Everything changed for me one evening when I met my good friends, Luc and Breanna, for dinner at O-Sho, a popular local sushi restaurant. It was the last time I would see them for a year or two as they were moving to Taiwan to teach English in Kaohsiung. They spoke about how excited they were and the amazing opportunities that were available for English teachers in Taiwan. It sounded fantastic, and I mused out loud how I wished I could do something like that instead of what I thought were my more realistic plans of finding a job with the government. That’s when they said, “Well, why don’t you join us? There’s a spare room in the apartment we’re moving into and you can help us with the rent.” For a brief moment, I thought their suggestion was absurd, but then it hit me. It was the perfect solution! I agreed right then that I would join them.

For the next two months, I began researching anything I could about Taiwan. I made the verbal commitment to moving to Taiwan before I even knew where the country was. Yet despite my ignorance, I insisted that I was going to call this foreign land my new home. As time went on, my family grew tired of me constantly talking about something I would never do. They insisted I start making more realistic plans and toss this silly idea in the same dark corner as all of my other unrealized dreams. So, in order to prove a point, I grabbed my mom’s iPad and booked a ticket for two weeks later. That was when their doubt that I would travel to Taiwan turned into seriously frustrated doubt that I would be prepared in two weeks.

I guess I can understand their skepticism.  Here's a picture of me packing up and moving out of my apartment the day before my flight.

I guess I can understand their skepticism. Here’s a picture of me packing up and moving out of my apartment the day before my flight.
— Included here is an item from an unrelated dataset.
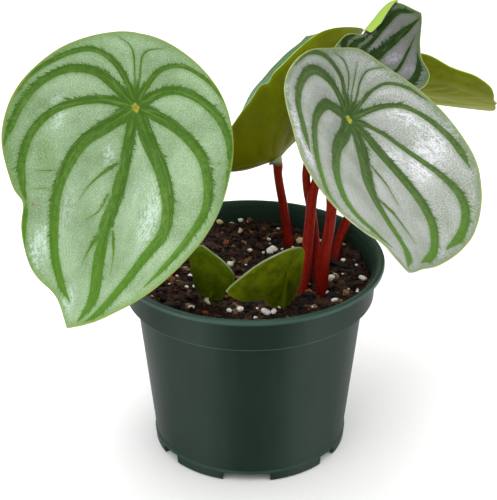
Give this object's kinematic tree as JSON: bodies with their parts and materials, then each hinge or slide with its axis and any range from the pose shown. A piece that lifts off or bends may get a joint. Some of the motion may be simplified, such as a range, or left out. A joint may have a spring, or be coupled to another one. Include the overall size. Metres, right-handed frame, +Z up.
{
  "type": "potted plant",
  "caption": "Potted peperomia with silver-striped, shield-shaped leaves on red petioles and small young leaves, in a tapered dark green plastic nursery pot filled with soil.",
  "frame": {"origin": "on the surface the pot stands on, under the middle of the whole plant's box; the pot's axis is 7.2 mm to -X and 2.2 mm to -Y of it", "axes": "+Z up along the pot's axis, -Y towards the side seen in the picture, +X to its right"},
  "size_m": [0.1989, 0.1881, 0.1797],
  "materials": {
    "pot": "satin",
    "soil": "rough",
    "blade": "satin",
    "young_blade": "satin",
    "petiole": "satin",
    "young_petiole": "satin"
  },
  "bodies": {
    "root": {"pot": "pot", "soil": "soil", "petiole_left": "petiole", "blade_left": "blade", "petiole_right": "petiole", "blade_right": "blade", "petiole_back_left": "petiole", "blade_back_left": "blade", "petiole_top": "petiole", "blade_top": "blade", "petiole_back_right": "petiole", "blade_back_right": "blade", "petiole_young_left": "young_petiole", "blade_young_left": "young_blade", "petiole_young_centre": "young_petiole", "blade_young_centre": "young_blade", "petiole_young_hidden": "petiole", "blade_young_hidden": "young_blade"}
  },
  "joints": []
}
Now, here I am in Taiwan, three years later. A lot has changed for me since I first arrived in this captivating country. The most significant change is that it has become home for me in so many ways. Before I arrived in Taiwan, Luc made a prediction about the direction my life would take. He said that I would fall in love with Taiwan, then fall in love with the most amazing guy in the world, and never leave. I think he may secretly be a prophet.
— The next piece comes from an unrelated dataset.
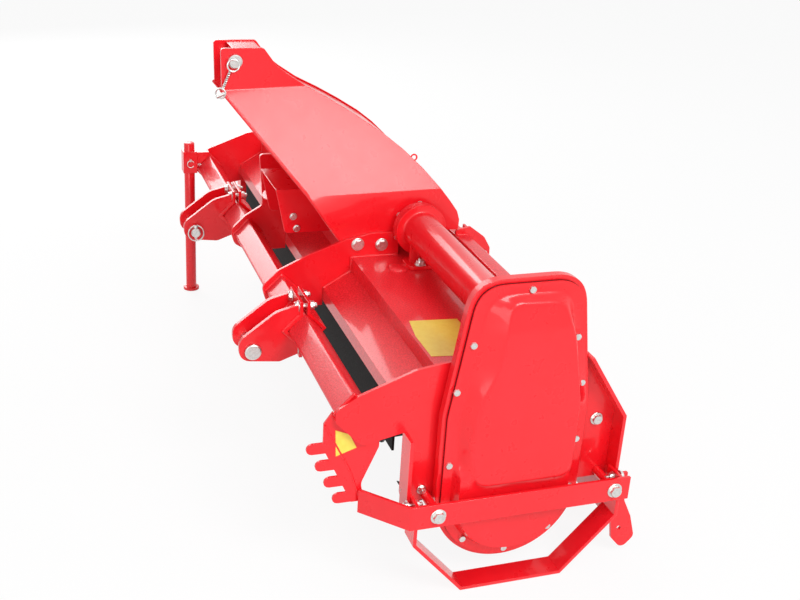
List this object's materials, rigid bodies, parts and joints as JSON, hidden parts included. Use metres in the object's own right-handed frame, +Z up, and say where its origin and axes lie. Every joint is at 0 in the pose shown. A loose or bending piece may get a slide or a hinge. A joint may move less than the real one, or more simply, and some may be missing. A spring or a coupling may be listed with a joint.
{
  "type": "rotavator",
  "caption": "Tractor-mounted rotavator: bladed rotor under a bent hood, side gear case, arched mast for the three-point linkage, skids and a sprung trailing board.",
  "frame": {"origin": "on the ground, under the middle of the machine's bounding box", "axes": "+X across the machine towards its left end, with the gear case; -Y forwards, towards the tractor; +Z up"},
  "size_m": [1.9322, 0.9274, 1.04],
  "materials": {
    "red_paint": "glossy bright red powder coat, lightly speckled on the hood",
    "zinc_plate": "bright zinc plate",
    "bare_steel": "machined steel, lightly oiled",
    "black_paint": "satin black paint",
    "gasket": "matt black gasket"
  },
  "bodies": {
    "frame": {"front_bar": "red_paint", "rear_beam": "red_paint", "hood": "red_paint", "strap_guard": "red_paint", "comb_guard": "red_paint", "board_stop": "red_paint", "gear_case_housing": "red_paint", "gear_case_cover": "red_paint", "mast_web": "red_paint", "shaft_shield": "red_paint", "stand_sleeve": "red_paint", "gearbox": "red_paint", "side_drive_tube": "red_paint", "tube_saddle": "red_paint", "bearing_housing": "red_paint", "end_plate_left": "red_paint", "skid_left": "red_paint", "hitch_plate_left": "red_paint", "mast_plate_left": "red_paint", "lower_bracket_left": "red_paint", "rear_clamp_left": "red_paint", "rear_bracket_left": "red_paint", "end_plate_right": "red_paint", "skid_right": "red_paint", "hitch_plate_right": "red_paint", "mast_plate_right": "red_paint", "lower_bracket_right": "red_paint", "rear_clamp_right": "red_paint", "rear_bracket_right": "red_paint", "top_link_pin": "zinc_plate", "hinge_rod": "zinc_plate", "lower_pin_left": "zinc_plate", "lower_pin_right": "zinc_plate", "gear_case_gasket": "gasket", "front_flap": "gasket"},
    "rotor": {"rotor_tube": "black_paint", "blade_ring_1": "black_paint", "blade_ring_2": "black_paint", "blade_ring_3": "black_paint", "blade_ring_4": "black_paint", "blade_ring_5": "black_paint", "blade_ring_6": "black_paint", "blade_ring_7": "black_paint", "blade_ring_8": "black_paint"},
    "input_shaft": {"input_shaft": "bare_steel"},
    "stand_leg": {"stand_leg": "red_paint"},
    "trailing_board": {"trailing_board": "red_paint"},
    "spring_rod_left": {"spring_rod_left": "zinc_plate", "board_spring_left": "bare_steel"},
    "spring_rod_right": {"spring_rod_right": "zinc_plate", "board_spring_right": "bare_steel"}
  },
  "joints": [
    {"name": "rotor_spin", "type": "hinge", "parent": "frame", "child": "rotor", "pos_m": [0, 0.05968, 0.22], "axis": [1, 0, 0], "continuous": true},
    {"name": "input_shaft_spin", "type": "hinge", "parent": "frame", "child": "input_shaft", "pos_m": [-0.00415, -0.15, 0.602], "axis": [0, 1, 0], "continuous": true},
    {"name": "trailing_board_hinge", "type": "hinge", "parent": "frame", "child": "trailing_board", "pos_m": [0, 0.33668, 0.322], "axis": [1, 0, 0], "range_deg": [0, 50]},
    {"name": "spring_rod_left_pivot", "type": "hinge", "parent": "frame", "child": "spring_rod_left", "pos_m": [0.17285, 0.26568, 0.506], "axis": [1, 0, 0], "range_deg": [-1, 24], "deforming": ["board_spring_left"]},
    {"name": "spring_rod_right_pivot", "type": "hinge", "parent": "frame", "child": "spring_rod_right", "pos_m": [-0.18115, 0.26568, 0.506], "axis": [1, 0, 0], "range_deg": [-1, 24], "deforming": ["board_spring_right"]},
    {"name": "stand_slide", "type": "slide", "parent": "frame", "child": "stand_leg", "axis": [0, 0, 1], "range_m": [0, 0.25]}
  ],
  "couplings": [
    {"joint": "input_shaft_spin", "follows": "rotor_spin", "ratio": 2.45},
    {"joint": "spring_rod_left_pivot", "follows": "trailing_board_hinge", "ratio": 0.45},
    {"joint": "spring_rod_right_pivot", "follows": "trailing_board_hinge", "ratio": 0.45}
  ]
}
Why I Love Taiwan: Convenience

As I write this, I am sitting in a McDonald’s near my work between classes. The restaurant is fairly quiet, save for the bizarre elevator music playing on the radio and the two older foreigners complaining about living and teaching in Taiwan. As of a couple weeks ago I officially reached three years in Taiwan. While I can probably find many things to add to their conversation, I recently started remembering all the things that make Taiwan such an amazing country. So this starts a new series that I hopefully will be able to add to for as long as I am in Taiwan.

Of course, my first post is going to be my absolute favourite thing about Taiwan: convenience! This list could probably go on forever, so I’ll leave it with my top three favourite convenience experiences.
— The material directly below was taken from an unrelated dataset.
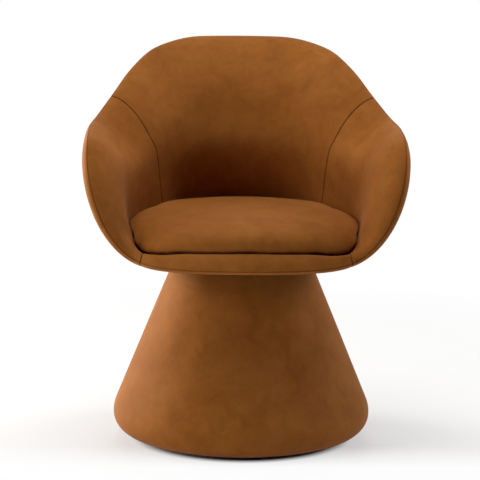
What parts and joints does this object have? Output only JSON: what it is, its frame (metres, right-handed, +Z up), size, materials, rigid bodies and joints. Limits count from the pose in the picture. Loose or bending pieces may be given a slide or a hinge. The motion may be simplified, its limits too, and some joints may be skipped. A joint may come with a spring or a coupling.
{
  "type": "pedestal swivel armchair",
  "caption": "Upholstered tub armchair with low curved arms and a round seat cushion, turning on a padded cone-shaped pedestal.",
  "frame": {"origin": "on the floor, under the swivel's axis and at the middle of the chair's outline", "axes": "+Z up along the swivel axis, -Y towards the front of the seat, +X to the right of someone who looks at the front"},
  "size_m": [0.6372, 0.5583, 0.7987],
  "materials": {
    "tan_leather": "matte cognac leatherette with a soft, faintly mottled hand",
    "foam": "open-cell upholstery foam",
    "moulded_plastic": "dark grey moulding",
    "plywood": "raw birch plywood",
    "black_board": "black painted board",
    "black_cloth": "black non-woven underside cloth",
    "zinc_steel": "zinc plated pressed steel",
    "hard_steel": "ground bearing steel",
    "nylon": "natural nylon",
    "glide_plastic": "black moulded plastic"
  },
  "bodies": {
    "base": {"base_cover": "tan_leather", "base_padding": "foam", "base_shell": "moulded_plastic", "base_top_disc": "plywood", "base_bottom_board": "black_board", "base_rib_1": "plywood", "base_rib_2": "plywood", "base_rib_3": "plywood", "base_rib_4": "plywood", "base_glide_1": "glide_plastic", "base_glide_2": "glide_plastic", "base_glide_3": "glide_plastic", "base_glide_4": "glide_plastic", "base_glide_5": "glide_plastic", "base_glide_6": "glide_plastic", "swivel_lower_plate": "zinc_steel", "lower_plate_screw_1": "zinc_steel", "lower_plate_screw_2": "zinc_steel", "lower_plate_screw_3": "zinc_steel", "lower_plate_screw_4": "zinc_steel", "swivel_pin": "hard_steel", "swivel_washer": "zinc_steel", "swivel_nut": "zinc_steel"},
    "ball_cage": {"swivel_ball_1": "hard_steel", "swivel_ball_2": "hard_steel", "swivel_ball_3": "hard_steel", "swivel_ball_4": "hard_steel", "swivel_ball_5": "hard_steel", "swivel_ball_6": "hard_steel", "swivel_ball_7": "hard_steel", "swivel_ball_8": "hard_steel", "swivel_cage": "nylon"},
    "seat": {"swivel_upper_plate": "zinc_steel", "swivel_bushing": "nylon", "upper_plate_bolt_1": "zinc_steel", "upper_plate_bolt_2": "zinc_steel", "upper_plate_bolt_3": "zinc_steel", "upper_plate_bolt_4": "zinc_steel", "tee_nut_1": "zinc_steel", "tee_nut_2": "zinc_steel", "tee_nut_3": "zinc_steel", "tee_nut_4": "zinc_steel", "seat_board": "plywood", "tub_shell": "moulded_plastic", "dust_cover": "black_cloth", "outer_cover_front": "tan_leather", "outer_cover_right": "tan_leather", "outer_cover_left": "tan_leather", "outer_cover_back": "tan_leather", "front_border_foam": "foam", "arm_foam_right": "foam", "arm_foam_left": "foam", "back_foam": "foam", "front_border_cover": "tan_leather", "arm_cover_right": "tan_leather", "arm_cover_left": "tan_leather", "back_cover": "tan_leather", "seat_cushion_foam": "foam", "seat_cushion_cover": "tan_leather"}
  },
  "joints": [
    {"name": "seat_swivel", "type": "hinge", "parent": "base", "child": "seat", "pos_m": [0, 0, 0.366], "axis": [0, 0, 1], "continuous": true},
    {"name": "cage_spin", "type": "hinge", "parent": "base", "child": "ball_cage", "pos_m": [0, 0, 0.366], "axis": [0, 0, 1], "continuous": true}
  ],
  "couplings": [
    {"joint": "cage_spin", "follows": "seat_swivel", "ratio": 0.5}
  ]
}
At first glance it almost seems as though this country was built on convenience. Of course there are exceptions to every rule, such as my experience trying to file taxes after moving to a different city, However, for the most part, convenience is one of the most noticeable aspects of Taiwanese culture for foreigners when they first arrive. When my mom asked my boyfriend why this country is so convenient, he laughed and said, “Because Taiwanese people are lazy.” My mom quickly responded, “Oh! No wonder Tyson fits in so well there.” Thanks mom.

Public Transportation

Fast, but thankfully not this fast.

Fast, but thankfully not this fast.

Living in one of the major cities, like Taipei or Kaohsiung, is certainly the most obvious way to realize Taiwan’s convenience at its finest. With their fast, cheap, and simple metro and bus systems you can get anywhere in large urban areas without needing to be concerned with how much public transportation will cost you each month. Coming from Middle-of-Nowhere, Canada, I had a difficult time believing that anyone would ever want to choose public transportation over their own vehicle. I love the ease of driving a scooter, yet while I was living in Danshui (just outside of Taipei) my scooter sat unused and neglected for months. Taipei’s public transportation system won me over and now, living on the outskirts of Hsinchu, I feel like needing to drive a scooter around is such an unfortunate way to live. Kaohsiung is making plans to expand its MRT (Mass Rapid Transit) in the near future. Taipei already has an amazing MRT system, yet they are continuing to make it more efficient and convenient by opening or expanding 6 lines over the next four years, one of them connecting the Taoyuan International Airport to Taipei. However, if you’re living outside of a major urban area, don’t worry. The train connects pretty much every small town and city and, depending on where you live, you can take your choice between the slow, comfortable local trains; the faster, more comfortable express trains; or the extremely fast, very comfortable HSR (High Speed Rail). Also, if you get yourself an EasyCard, you can deposit money on it and use it on almost any MRT, train, or bus, and at any participating store, like 7-11.

Mixed-Use Buildings

Everything you need, right here.

Everything you need, right here.

While it would be easy for me to simply talk about the MRT and train systems, Taiwan’s convenience is so much more than public transportation. Urban development is similar all across the country. The ground floor is for businesses while the floors above are for residential use. Of course not every building is like this, as there are apartment and condo complexes, townhouses, and strictly commercial and industrial zones, but where there are houses there are almost always shops, restaurants, banks, hair salons, fruit stands, and whatever else you may need. I have lived in three different cities and haven’t yet really complained about inconvenience (although I do sometimes forget myself and think that needing to walk two minutes down the street to get sushi is an inconvenience).

Actually-Convenient Convenience Stores

Exhibit A: The convenience stores on my street

Exhibit A: The convenience stores on my street

For those who have been here, I know exactly what you’re thinking. 7-11! I’m saving the best for last. For those who haven’t been here, I know you’re wondering how a gas store/convenience store could be any more convenient in Taiwan. 7-11 in Taiwan actually doesn’t sell gas here, but what it lacks in fuel it makes up for in basically everything else. It still sells the usual snacks, drinks, magazines and small toiletries, but also tickets (for movies, live shows, trains, flights, amusement parks, etc.), clothing, fried foods, alcohol, salads, and sushi rolls. If you have any bills or tickets to pay, 7-11 can help you take care of those too. 7-11 also acts as a cafe and a post office. (Speaking of which, post offices all over Taiwan are also banks.) Also, 7-11 or other equally convenient stores like Hi-Life, Family Mart, or OK Mart (all often given the colloquial name of “7-11”), are so prevalent that they happen to be on nearly every street corner, or sometimes even right beside each other!

So tonight I may walk across the street to 7-11 to purchase a train ticket for next weekend, then walk down the street and stop at each store along the way to get some baked goods, develop some photos, and pick up some new contacts. As I walk back to my apartment I may even get more McDonald’s delivered to my place, just because I can.